Business

T&P Warehouse owner takes on development partner


Owner of Texas & Pacific Warehouse on Lancaster Avenue takes on new development partner.
Owner of Texas & Pacific Warehouse on Lancaster Avenue takes on new development partner. Star-Telegram archives

A Wisconsin-based development company that transformed the Historic Electric Building in downtown Fort Worth into apartments 20 years ago has become a development partner in the Texas & Pacific Warehouse project on Lancaster Avenue.

David Vos, development project manager for the Alexander Co., told the board of the Lancaster Avenue Tax Increment Finance District on Wednesday that his company expects to begin construction early next year. He did not disclose the project’s cost.

The eight-story, 500,000-square-foot warehouse building will be transformed into 260 loft-style apartments with a hotel on its east side.
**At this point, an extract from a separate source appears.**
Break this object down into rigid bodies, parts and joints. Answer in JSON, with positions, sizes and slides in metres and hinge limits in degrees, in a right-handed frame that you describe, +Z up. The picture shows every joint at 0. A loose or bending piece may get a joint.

Previous plans were to renovate the building into 350 apartments. Plans for street-level restaurants remain. The property has been vacant since the late 1970s.

“This is a very viable project that can be closed,” Vos said. “It’s a great project. It’s a clean project.”

The building’s owner, Dallas-based Cleopatra Inc., headed by Ola Assem, has owned the 1931 building since 1997. The TIF approved $11 million in funding in 2007 and has extended that four times.

Assem was told in March that she would have to produce financial documents in September on at least $35 million of the project, but the TIF board granted a fifth extension Wednesday, until Dec. 14. The Alexander Co. became a development partner in June, Vos said.

Vos, who indicated that his company was first contacted by Assem about five years ago, said that investors are lined up and that a term sheet lays out the investment details.

We’re all hopeful this comes to fruition. It’s been a long time.

Fort Worth Councilman Jungus Jordan

Councilman Jungus Jordan, who chairs the TIF board, told Vos that the City Council as well as “everyone in the city of Fort Worth” is interested in the project. “You’re going to have a lot of oversight,” he said.

Vos said Assem wants the redevelopment to happen “as badly as everyone else does.”

“We’re hoping it’s moving forward,” Jordan said. “It’s a key element of the success of Lancaster Avenue. We’re all hopeful this comes to fruition. It’s been a long time.”

In June, the city returned its temporary easement on the property to Assem. Neither Assem nor Nadeem Shoukry, a senior vice president at Cleopatra and Assem’s son, was at the meeting Wednesday.

Several other residential and commercial projects are planned for Lancaster Avenue on the south edge of downtown, but only one is under construction.